The Diving Bell and the Butterfly

42-year old Jean-Dominique Bauby (Mathieu Amalric) lives a life of wealth and excess, flitting between his three young children, a successful career as editor of Elle magazine and the bevy of beauties ready to satisfy his every need. But one day, on a drive with his eldest son, Jean-Do suffers a stroke and becomes a victim of ‘Locked-In Syndrome’, an extremely rare condition leaving him fully conscious but completely paralysed, except for blinking his left eyelid.

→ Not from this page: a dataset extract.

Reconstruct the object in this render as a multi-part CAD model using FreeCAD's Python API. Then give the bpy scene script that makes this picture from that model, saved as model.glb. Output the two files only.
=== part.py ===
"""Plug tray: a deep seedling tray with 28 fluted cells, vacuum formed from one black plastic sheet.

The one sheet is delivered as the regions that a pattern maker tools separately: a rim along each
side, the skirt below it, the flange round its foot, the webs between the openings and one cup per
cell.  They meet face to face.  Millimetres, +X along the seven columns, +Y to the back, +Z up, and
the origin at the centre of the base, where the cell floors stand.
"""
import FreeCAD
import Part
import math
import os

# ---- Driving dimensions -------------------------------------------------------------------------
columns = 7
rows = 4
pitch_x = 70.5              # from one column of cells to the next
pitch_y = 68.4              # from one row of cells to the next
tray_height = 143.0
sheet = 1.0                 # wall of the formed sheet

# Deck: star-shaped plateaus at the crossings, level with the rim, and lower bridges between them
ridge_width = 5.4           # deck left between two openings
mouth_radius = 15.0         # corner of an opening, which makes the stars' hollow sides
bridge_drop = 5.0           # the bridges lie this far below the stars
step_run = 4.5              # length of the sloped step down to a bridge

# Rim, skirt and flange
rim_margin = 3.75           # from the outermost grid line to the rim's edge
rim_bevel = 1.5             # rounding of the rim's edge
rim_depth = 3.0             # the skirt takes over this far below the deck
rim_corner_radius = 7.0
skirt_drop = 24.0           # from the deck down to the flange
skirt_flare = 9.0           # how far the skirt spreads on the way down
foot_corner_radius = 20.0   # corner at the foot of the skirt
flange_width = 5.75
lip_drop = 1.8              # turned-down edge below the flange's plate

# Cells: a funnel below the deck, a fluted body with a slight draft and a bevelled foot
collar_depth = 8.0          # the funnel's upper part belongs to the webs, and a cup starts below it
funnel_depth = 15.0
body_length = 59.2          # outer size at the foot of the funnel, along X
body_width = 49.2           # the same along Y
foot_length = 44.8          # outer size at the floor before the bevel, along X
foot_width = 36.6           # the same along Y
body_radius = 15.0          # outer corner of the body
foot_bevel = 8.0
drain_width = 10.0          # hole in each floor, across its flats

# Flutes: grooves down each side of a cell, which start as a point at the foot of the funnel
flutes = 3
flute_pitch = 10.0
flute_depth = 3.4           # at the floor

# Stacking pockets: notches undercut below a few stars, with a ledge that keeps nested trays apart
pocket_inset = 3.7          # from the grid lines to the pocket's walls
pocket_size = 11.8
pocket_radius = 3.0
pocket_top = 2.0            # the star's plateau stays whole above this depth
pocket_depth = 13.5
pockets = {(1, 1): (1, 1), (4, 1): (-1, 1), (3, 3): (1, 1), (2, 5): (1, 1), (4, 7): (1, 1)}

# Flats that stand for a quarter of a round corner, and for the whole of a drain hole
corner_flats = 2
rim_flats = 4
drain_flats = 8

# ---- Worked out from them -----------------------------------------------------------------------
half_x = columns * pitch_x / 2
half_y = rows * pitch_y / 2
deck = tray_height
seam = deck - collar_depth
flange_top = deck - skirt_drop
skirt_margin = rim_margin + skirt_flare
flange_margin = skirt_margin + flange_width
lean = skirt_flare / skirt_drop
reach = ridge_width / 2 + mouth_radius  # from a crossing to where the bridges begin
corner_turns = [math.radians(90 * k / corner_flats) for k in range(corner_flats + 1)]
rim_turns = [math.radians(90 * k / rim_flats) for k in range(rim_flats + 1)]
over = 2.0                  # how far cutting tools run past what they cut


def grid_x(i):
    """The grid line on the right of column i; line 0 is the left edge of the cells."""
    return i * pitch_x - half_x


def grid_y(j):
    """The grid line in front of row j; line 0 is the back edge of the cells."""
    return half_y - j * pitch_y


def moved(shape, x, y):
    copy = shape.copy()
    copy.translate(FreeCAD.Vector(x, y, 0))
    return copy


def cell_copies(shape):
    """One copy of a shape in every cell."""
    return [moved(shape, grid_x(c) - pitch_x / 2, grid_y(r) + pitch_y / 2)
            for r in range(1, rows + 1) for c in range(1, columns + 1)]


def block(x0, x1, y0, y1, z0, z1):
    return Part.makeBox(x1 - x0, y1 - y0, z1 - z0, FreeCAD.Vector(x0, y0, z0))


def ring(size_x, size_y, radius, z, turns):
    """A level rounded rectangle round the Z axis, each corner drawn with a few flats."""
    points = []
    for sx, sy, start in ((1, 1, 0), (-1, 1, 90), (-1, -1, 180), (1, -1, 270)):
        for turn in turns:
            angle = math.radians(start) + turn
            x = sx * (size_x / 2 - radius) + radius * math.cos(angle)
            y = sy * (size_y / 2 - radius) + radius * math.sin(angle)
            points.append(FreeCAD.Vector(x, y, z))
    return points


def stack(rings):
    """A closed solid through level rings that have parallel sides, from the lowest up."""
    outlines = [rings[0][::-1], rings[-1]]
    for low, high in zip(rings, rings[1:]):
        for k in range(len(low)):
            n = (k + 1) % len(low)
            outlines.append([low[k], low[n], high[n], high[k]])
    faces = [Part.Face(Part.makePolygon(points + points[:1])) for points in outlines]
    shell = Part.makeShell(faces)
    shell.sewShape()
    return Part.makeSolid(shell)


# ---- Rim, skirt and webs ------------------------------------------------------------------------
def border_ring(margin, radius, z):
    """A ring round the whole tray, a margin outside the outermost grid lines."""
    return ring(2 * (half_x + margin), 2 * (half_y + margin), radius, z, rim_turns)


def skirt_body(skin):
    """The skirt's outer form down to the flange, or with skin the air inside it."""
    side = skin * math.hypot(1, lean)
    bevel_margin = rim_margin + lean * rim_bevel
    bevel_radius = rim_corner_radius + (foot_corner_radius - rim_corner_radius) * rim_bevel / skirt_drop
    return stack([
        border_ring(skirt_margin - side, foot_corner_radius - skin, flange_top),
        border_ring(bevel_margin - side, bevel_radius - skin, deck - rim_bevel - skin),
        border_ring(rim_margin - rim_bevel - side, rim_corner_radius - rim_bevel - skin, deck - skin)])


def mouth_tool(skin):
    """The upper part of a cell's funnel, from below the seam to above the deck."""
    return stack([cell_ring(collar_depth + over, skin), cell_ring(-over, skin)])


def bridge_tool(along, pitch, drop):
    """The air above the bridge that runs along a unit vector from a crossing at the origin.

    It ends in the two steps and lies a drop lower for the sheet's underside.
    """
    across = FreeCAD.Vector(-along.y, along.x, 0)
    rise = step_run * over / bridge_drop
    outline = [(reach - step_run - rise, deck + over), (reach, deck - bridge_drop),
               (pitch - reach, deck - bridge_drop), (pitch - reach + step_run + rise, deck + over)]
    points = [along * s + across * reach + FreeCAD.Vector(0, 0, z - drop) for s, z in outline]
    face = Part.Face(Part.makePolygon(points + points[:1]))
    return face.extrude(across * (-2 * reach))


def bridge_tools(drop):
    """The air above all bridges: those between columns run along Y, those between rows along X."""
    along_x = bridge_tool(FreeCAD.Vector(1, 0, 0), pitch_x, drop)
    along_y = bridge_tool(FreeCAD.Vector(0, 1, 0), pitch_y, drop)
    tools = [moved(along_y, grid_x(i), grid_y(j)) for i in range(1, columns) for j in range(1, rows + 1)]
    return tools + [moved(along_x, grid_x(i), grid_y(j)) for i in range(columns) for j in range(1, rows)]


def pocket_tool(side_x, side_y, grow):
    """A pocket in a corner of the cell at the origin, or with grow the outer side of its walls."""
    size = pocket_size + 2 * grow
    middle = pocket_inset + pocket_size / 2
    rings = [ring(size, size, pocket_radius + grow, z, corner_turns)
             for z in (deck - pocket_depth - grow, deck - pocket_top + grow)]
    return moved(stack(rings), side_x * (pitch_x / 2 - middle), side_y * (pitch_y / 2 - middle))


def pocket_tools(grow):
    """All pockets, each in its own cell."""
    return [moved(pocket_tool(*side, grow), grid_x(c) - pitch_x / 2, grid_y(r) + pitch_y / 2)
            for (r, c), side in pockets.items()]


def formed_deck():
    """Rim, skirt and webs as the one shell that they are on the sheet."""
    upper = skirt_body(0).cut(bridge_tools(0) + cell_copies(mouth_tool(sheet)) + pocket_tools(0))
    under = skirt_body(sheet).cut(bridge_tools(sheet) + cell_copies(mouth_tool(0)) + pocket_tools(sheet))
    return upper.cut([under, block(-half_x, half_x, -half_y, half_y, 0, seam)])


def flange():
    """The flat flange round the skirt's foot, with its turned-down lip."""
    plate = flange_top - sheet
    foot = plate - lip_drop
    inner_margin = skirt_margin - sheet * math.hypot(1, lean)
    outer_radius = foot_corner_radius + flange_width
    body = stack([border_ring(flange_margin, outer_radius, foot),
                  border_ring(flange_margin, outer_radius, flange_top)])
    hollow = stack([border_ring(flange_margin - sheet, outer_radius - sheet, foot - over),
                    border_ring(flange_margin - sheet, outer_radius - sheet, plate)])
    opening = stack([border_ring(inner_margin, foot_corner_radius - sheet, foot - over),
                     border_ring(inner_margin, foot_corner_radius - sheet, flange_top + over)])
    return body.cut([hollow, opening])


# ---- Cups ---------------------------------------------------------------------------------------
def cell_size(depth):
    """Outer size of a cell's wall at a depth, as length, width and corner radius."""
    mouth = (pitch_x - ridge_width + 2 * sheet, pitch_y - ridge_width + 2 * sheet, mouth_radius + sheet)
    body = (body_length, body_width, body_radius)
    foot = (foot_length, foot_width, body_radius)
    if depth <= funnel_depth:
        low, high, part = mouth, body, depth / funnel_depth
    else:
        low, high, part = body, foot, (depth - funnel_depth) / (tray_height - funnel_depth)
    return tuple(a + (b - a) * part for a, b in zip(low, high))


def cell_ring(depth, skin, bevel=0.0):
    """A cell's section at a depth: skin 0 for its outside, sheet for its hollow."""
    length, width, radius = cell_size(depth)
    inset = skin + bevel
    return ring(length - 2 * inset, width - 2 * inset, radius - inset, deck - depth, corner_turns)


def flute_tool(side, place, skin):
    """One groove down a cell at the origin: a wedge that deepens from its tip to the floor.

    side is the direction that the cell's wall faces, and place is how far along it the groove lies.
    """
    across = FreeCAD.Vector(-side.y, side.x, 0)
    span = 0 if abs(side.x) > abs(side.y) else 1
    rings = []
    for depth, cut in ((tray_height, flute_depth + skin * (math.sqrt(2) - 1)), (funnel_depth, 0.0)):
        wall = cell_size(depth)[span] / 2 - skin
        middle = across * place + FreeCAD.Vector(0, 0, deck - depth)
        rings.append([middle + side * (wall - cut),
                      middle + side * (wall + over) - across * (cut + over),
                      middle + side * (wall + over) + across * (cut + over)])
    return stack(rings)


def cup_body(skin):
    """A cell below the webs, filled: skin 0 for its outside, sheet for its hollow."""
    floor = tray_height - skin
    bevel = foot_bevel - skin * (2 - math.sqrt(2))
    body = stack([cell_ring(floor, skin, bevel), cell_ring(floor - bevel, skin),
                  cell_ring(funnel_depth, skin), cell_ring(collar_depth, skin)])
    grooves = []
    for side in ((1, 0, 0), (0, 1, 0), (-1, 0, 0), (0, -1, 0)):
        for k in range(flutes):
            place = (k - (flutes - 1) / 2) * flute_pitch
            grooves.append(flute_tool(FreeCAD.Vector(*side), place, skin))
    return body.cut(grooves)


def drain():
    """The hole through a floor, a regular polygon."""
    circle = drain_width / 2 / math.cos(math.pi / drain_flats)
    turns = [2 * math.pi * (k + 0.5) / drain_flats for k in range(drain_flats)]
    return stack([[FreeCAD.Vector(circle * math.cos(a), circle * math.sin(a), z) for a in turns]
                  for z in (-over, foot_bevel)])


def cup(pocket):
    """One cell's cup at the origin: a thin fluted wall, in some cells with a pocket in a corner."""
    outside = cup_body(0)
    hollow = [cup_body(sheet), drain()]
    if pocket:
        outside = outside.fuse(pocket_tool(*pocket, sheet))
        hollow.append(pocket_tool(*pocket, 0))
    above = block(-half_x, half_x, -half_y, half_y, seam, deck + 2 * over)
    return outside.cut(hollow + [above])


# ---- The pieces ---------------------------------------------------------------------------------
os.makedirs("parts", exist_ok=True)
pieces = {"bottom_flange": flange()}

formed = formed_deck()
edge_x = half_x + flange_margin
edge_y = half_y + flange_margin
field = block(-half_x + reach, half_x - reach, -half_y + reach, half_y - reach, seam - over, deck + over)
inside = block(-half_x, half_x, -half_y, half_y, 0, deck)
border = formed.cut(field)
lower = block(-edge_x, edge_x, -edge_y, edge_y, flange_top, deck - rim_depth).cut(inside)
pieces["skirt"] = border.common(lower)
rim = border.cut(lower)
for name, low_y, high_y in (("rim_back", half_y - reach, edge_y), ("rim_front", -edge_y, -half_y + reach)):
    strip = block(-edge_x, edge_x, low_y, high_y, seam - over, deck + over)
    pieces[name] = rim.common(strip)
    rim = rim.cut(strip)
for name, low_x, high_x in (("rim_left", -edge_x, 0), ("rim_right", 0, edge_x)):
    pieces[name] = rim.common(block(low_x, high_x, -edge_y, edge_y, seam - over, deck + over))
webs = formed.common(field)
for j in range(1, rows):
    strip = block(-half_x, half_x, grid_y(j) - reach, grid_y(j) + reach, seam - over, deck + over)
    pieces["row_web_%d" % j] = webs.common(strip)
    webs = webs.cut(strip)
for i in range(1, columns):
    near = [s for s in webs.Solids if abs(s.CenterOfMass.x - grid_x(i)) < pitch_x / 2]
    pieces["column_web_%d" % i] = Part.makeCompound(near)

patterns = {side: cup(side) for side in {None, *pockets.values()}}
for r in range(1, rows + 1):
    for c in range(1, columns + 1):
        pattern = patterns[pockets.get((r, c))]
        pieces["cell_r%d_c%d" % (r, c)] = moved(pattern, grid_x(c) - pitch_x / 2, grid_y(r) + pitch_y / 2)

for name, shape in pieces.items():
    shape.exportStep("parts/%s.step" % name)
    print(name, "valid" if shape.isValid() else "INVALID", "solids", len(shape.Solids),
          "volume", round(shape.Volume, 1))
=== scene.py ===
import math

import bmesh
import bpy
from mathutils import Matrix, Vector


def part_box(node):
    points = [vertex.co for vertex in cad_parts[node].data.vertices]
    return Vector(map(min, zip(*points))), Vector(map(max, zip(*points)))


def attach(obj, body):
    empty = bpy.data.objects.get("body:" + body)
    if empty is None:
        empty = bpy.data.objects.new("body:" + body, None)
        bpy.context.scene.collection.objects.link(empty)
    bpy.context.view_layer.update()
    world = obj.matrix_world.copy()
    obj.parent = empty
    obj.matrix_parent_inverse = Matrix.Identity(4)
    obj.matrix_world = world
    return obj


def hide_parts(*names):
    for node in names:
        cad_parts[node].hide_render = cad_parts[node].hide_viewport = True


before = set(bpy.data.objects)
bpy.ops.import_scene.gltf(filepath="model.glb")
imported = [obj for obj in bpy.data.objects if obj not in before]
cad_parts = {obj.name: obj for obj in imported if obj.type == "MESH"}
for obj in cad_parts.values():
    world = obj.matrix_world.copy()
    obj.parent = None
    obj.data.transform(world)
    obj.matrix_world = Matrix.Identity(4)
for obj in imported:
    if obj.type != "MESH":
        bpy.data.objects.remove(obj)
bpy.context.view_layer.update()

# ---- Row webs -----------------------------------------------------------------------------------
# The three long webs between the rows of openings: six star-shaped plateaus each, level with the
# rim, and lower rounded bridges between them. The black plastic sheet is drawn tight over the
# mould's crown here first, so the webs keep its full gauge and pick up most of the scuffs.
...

Beginning with the blurry, distorted hospital room swimming into focus, much of the film is shot from Bauby’s perspective, including the harrowing experience of having his right eyelid sewn up, seen from the inside. Amalric’s narration is wonderful, encapsulating the frustration of a man used to extreme independence, who now cannot wash, communicate or even move without another’s assistance, and praise must also be given to the supporting cast of implausibly attractive therapists and assistants tasked with acting to a camera for a lot of the film, and Max Von Sydow as Bauby’s elderly, apartment-bound father.

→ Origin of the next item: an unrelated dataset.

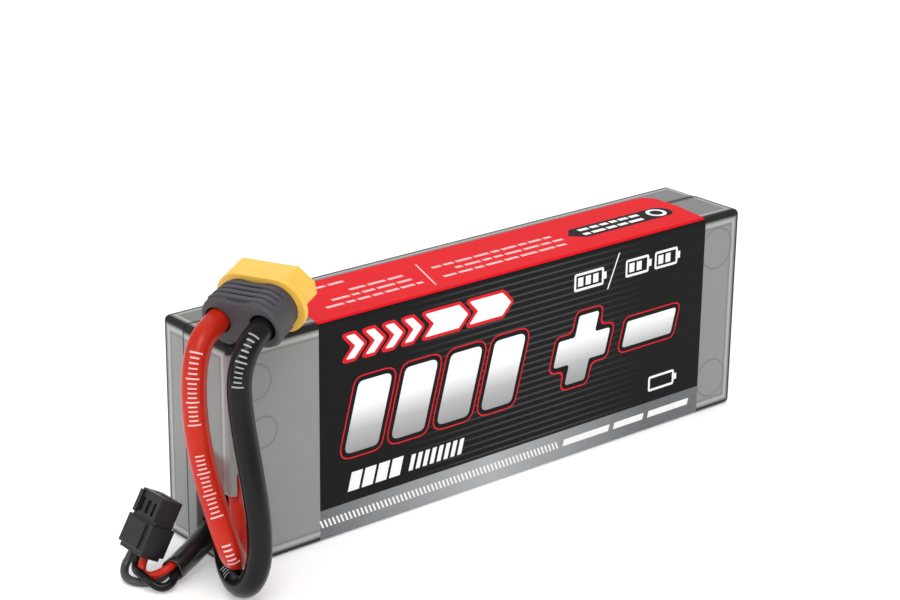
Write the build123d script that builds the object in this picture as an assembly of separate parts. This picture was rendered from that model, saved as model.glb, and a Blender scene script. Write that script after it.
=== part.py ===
from build123d import *
import math
import os

# Two-cell lithium-polymer pack in a smoked plastic case, standing on its long narrow side.
# Frame: X along the pack, leads at the -X end; the label's main panel faces -Y; +Z up.
# Origin: middle of the case's footprint, on the surface that it stands on.

# ---- driving dimensions, mm ----
LENGTH, DEPTH, HEIGHT = 139.0, 23.0, 46.8
WALL = 1.3                      # case wall
EDGE = 1.2                      # outer edge radius
SEAM_Y = 1.7                    # parting plane of the two shells
SEAM_STEP_Y = 3.8               # parting plane beside the lead outlet
STEP_LENGTH = 12.0              # how far the parting step runs from the lead end
END_STEP = 0.4                  # the rear shell is this much shorter at each end
LEAD_DIA = 4.8                  # 12 AWG silicone lead
WIRE_DIA = 1.7                  # 22 AWG silicone balance wire
SLEEVE_DIA, SLEEVE_BORE = 5.0, 4.2
FIT = 0.05                      # clearance round a fitted piece

NEAR_X, FAR_X = -LENGTH / 2, LENGTH / 2
FRONT_Y, BACK_Y = -DEPTH / 2, DEPTH / 2

# Outlet at the lead end: a window in the end wall and a notch round the front corner.
OUTLET_Y = FRONT_Y + 12.2
OUTLET_SILL, OUTLET_TOP = 2.0, 16.0
NOTCH_X = NEAR_X + 6.2
NOTCH_TOP = 20.5

# Raised marks on the inside of the front wall: distance from the lead end, height and radius.
EJECTOR_MARKS = [(6.1, 38.3, 3.6), (7.7, 27.6, 3.2), (131.8, 39.0, 4.7), (132.0, 7.9, 4.4)]
MARK_RISE = 0.15
RIB_X, RIB_BASE_Z, RIB_RISE = (NEAR_X + 9.6, NEAR_X + 10.2), 22.0, 0.6

# Label: one sheet over the top, the front and the underside.
LABEL_THICK = 0.15
LABEL_X0, LABEL_X1 = NEAR_X + 21.1, NEAR_X + 127.9
LABEL_BACK = FRONT_Y + 20.0
LABEL_CORNER = 4.0
LABEL_TOP_SHIFT = (1.1, 1.5)    # how far its ends shift towards +X over the top

# Cells and what is round them.
CELL_DEPTH, CELL_HEIGHT = 9.4, 43.0
CELL_X0, CELL_X1 = NEAR_X + 14.0, NEAR_X + 131.0
CELL_GAP = 0.4
CELL_EDGE = 1.6
CELL_MID_Z = HEIGHT / 2
TERRACE_LENGTH, TERRACE_THICK = 3.0, 0.5
TAB_WIDTH, TAB_THICK = 8.0, 0.3
TAB_Z = (14.0, 33.0)
BOARD_X, BOARD_THICK = NEAR_X + 7.6, 1.2
BOARD_Y = (FRONT_Y + 2.4, BACK_Y - 2.4)
BOARD_Z = (9.0, 40.0)
PAD_BASE_Z = 24.6               # underside of the foam behind the end wall
WRAP_THICK, WRAP_WIDTH = 0.15, 15.0
WRAP_X = (-38.0, 38.0)

# Main plug, in its own frame: Z from the wire end to the mating end, Y up, X to the positive side.
PLUG_ORIGIN = (-68.56, -14.19, 52.15)
PLUG_YAW, PLUG_PITCH, PLUG_ROLL = 22.0, 15.0, 2.0
PLUG_PITCH_X = 4.95             # half the spacing of the two contacts
CAP_LENGTH = 7.4
CAP_END = (17.6, 9.8)           # width and thickness at the wire end
CAP_MOUTH = (16.4, 9.6)
CAP_CAVITY = (14.8, 7.4)
CAP_FLOOR = 2.2
TENON_START = 4.8
CAP_HOLE_DIA = 5.6
WAIST_RADIUS, WAIST_DEPTH = 12.0, 0.4
RIDGE_COUNT, RIDGE_SPACING, RIDGE_START = 4, 1.5, 1.0
RIDGE_WIDTH, RIDGE_RISE, RIDGE_SPAN = 1.0, 0.3, 14.0
FLANGE = (19.4, 11.6, 1.6)
BODY = (15.6, 8.6, 6.2)
BODY_CHAMFER = 3.0
CONTACT_DIA, SOCKET_DIA, SOCKET_DEPTH = 4.6, 3.5, 8.0
CONTACT_START, CONTACT_RECESS = 4.0, 0.6

# Balance plug, in its own frame: Z from the wire end to the mating end, X across the three ways.
TAP_ORIGIN = (-84.4, -1.4, 5.0)
TAP_AXIS = (0.5, 0.0, math.sqrt(0.75))
TAP_PITCH = 2.0
TAP_SIZE = (7.4, 4.8, 12.0)
CLIP_SIZE = (8.2, 5.8, 5.8)
CLIP_BASE = 0.8
TAP_WIRE_DEPTH = 1.6

# ---- routes of the free cords: points in this frame, mm ----
POSITIVE_ROUTE = [
    (-64.9, -7.5, 22.3), (-64.9, -7.5, 17.4), (-66.3, -10.1, 12.8), (-69.3, -14.3, 9.8),
    (-72.6, -18.4, 8.1), (-75.5, -21.1, 8.5), (-77.9, -22.4, 12.3), (-78.6, -20.9, 17.2),
    (-79.0, -17.6, 24.0), (-79.2, -15.1, 31.8), (-79.1, -13.9, 39.5), (-78.2, -13.1, 45.6),
    (-76.1, -12.0, 49.5), (-73.06, -10.67, 51.21), (-66.79, -8.14, 53.02),
]
NEGATIVE_ROUTE = [
    (-65.1, -2.6, 22.3), (-65.1, -2.6, 16.8), (-67.0, -5.4, 11.2), (-70.3, -10.0, 6.5),
    (-73.1, -15.2, 3.4), (-74.8, -20.9, 2.6), (-75.1, -25.5, 4.8), (-74.4, -27.5, 10.0),
    (-74.0, -27.1, 16.5), (-74.0, -25.5, 24.0), (-74.1, -23.5, 31.5), (-74.2, -21.9, 38.5),
    (-74.0, -21.1, 44.5), (-72.4, -20.9, 49.0), (-69.44, -19.88, 51.54), (-63.17, -17.35, 53.35),
]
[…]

A story of triumph over intense adversary that does well not to dwell on the depressing, director Julian Schnabel amazingly mines humourous streaks – the agony of an immovable fly on the nose – whilst also celebrating the wonders of perseverance, memory and imagination.
Choose film 8/10

All About My Mother

Single mother Manuela (Cecilia Roth) lives with her only son Esteban as she works as organ transplant co-ordinator at the hospital. Her son believes his father is dead, but when a tragedy occurs, Manuela heads from Madrid to Barcelona in search of the boy’s father, where she ends up caring for a new brood, made up of Penelope Cruz’s demure nun, Antonia San Juan’s seasoned prostitute and Marisa Paredes’ legendary gay stage actress. The performances are all exquisite from a mostly female cast, and the plot is suitably diverse enough to remain unpredictable throughout, from the events to the tone of the picture, and a vibrant colour scheme adds to the sensual feel.